# WRITTEN REQUEST:
Return all lines in the material below that contain "finishes".

# INPUT RECORDS:
((
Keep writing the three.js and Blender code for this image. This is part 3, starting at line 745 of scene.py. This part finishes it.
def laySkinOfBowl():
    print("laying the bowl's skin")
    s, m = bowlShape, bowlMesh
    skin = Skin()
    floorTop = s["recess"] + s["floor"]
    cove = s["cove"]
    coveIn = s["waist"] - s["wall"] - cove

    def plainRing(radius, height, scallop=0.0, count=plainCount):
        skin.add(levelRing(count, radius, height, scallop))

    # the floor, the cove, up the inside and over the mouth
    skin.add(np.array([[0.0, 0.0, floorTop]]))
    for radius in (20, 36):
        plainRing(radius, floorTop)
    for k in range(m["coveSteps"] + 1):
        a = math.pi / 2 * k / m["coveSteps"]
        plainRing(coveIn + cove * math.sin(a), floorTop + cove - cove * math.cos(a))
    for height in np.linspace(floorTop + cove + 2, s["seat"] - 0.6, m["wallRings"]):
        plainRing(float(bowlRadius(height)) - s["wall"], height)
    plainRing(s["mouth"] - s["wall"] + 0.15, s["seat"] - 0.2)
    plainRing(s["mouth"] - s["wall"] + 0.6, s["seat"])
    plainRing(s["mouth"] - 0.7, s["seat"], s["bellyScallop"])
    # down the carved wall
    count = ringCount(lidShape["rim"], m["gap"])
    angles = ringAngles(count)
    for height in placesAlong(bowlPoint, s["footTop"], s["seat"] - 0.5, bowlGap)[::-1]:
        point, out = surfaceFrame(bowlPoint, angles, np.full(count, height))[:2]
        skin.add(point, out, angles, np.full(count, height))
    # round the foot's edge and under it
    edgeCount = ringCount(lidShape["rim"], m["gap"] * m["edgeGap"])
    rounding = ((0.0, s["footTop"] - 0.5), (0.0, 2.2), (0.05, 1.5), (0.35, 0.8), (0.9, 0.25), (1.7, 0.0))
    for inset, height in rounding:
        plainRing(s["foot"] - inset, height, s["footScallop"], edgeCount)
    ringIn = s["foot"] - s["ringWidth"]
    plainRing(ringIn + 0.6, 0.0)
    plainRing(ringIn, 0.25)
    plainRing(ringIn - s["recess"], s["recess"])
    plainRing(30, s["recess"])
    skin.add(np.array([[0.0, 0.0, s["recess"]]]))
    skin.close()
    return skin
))
((
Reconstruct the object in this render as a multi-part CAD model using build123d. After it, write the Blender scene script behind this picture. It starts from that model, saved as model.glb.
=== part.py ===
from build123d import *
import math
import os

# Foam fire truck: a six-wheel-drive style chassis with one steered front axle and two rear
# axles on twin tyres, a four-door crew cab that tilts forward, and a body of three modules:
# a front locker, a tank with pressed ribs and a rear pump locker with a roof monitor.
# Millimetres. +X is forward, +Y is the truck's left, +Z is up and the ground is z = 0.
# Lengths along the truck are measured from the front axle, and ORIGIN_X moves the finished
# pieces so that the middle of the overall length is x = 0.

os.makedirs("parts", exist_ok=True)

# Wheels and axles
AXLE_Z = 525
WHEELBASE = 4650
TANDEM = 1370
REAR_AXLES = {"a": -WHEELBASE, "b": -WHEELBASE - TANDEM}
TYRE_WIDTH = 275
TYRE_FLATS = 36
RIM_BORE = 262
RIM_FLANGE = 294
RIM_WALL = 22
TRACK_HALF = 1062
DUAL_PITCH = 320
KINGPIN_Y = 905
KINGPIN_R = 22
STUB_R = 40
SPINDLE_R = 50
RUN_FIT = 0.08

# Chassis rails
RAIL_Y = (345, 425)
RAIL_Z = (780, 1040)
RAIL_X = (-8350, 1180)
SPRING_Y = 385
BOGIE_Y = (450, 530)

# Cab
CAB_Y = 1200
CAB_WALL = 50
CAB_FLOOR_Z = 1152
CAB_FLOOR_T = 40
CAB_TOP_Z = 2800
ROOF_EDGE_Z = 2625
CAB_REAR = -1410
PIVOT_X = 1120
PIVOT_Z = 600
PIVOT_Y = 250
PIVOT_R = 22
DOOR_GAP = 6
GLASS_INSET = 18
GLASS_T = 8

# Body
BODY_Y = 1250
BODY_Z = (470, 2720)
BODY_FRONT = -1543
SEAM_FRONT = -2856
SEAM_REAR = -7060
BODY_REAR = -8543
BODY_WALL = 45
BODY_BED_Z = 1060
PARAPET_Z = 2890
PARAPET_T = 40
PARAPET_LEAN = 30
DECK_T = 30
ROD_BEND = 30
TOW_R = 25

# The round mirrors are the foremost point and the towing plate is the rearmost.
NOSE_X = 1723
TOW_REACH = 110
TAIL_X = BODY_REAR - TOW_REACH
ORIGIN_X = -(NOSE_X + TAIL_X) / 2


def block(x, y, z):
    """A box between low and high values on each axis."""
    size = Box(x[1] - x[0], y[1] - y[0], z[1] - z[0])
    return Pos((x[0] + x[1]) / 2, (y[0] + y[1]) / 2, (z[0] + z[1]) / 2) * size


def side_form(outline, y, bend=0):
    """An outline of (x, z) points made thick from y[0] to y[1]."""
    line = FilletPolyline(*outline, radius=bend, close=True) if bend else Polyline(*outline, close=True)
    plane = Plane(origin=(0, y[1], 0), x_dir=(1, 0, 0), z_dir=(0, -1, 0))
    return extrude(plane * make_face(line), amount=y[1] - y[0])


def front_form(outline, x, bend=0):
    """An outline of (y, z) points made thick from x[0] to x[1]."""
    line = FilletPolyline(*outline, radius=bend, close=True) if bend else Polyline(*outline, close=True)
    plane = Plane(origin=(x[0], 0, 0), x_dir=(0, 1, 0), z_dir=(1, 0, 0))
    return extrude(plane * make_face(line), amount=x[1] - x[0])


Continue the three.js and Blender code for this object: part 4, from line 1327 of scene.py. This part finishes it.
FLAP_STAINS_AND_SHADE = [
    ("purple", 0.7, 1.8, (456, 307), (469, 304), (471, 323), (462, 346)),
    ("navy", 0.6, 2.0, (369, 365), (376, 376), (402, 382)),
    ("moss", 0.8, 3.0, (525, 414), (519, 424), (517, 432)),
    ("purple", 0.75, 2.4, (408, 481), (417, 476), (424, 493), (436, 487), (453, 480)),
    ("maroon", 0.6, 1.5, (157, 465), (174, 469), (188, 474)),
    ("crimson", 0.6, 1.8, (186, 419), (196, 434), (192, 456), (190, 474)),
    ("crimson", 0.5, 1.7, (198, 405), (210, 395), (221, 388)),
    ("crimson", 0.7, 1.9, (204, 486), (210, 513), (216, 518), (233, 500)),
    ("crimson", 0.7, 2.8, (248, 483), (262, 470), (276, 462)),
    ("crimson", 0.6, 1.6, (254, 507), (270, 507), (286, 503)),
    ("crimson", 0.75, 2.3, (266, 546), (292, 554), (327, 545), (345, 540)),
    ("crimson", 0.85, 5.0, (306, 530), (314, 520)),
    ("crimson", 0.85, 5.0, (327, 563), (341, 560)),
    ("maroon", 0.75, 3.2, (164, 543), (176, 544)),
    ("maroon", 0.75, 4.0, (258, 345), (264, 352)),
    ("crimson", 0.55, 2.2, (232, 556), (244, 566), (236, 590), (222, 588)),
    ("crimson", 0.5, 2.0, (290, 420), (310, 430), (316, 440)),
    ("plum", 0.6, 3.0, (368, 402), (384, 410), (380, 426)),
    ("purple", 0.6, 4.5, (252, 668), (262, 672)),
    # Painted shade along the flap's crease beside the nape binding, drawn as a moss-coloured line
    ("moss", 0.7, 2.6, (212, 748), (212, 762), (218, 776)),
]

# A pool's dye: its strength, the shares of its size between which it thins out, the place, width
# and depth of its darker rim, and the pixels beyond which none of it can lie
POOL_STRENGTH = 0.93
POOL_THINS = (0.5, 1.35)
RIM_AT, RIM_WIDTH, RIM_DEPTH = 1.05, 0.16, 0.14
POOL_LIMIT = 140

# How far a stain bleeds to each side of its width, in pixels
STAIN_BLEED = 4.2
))
# SOLUTION:
Keep writing the three.js and Blender code for this image. This is part 3, starting at line 745 of scene.py. This part finishes it.
Continue the three.js and Blender code for this object: part 4, from line 1327 of scene.py. This part finishes it.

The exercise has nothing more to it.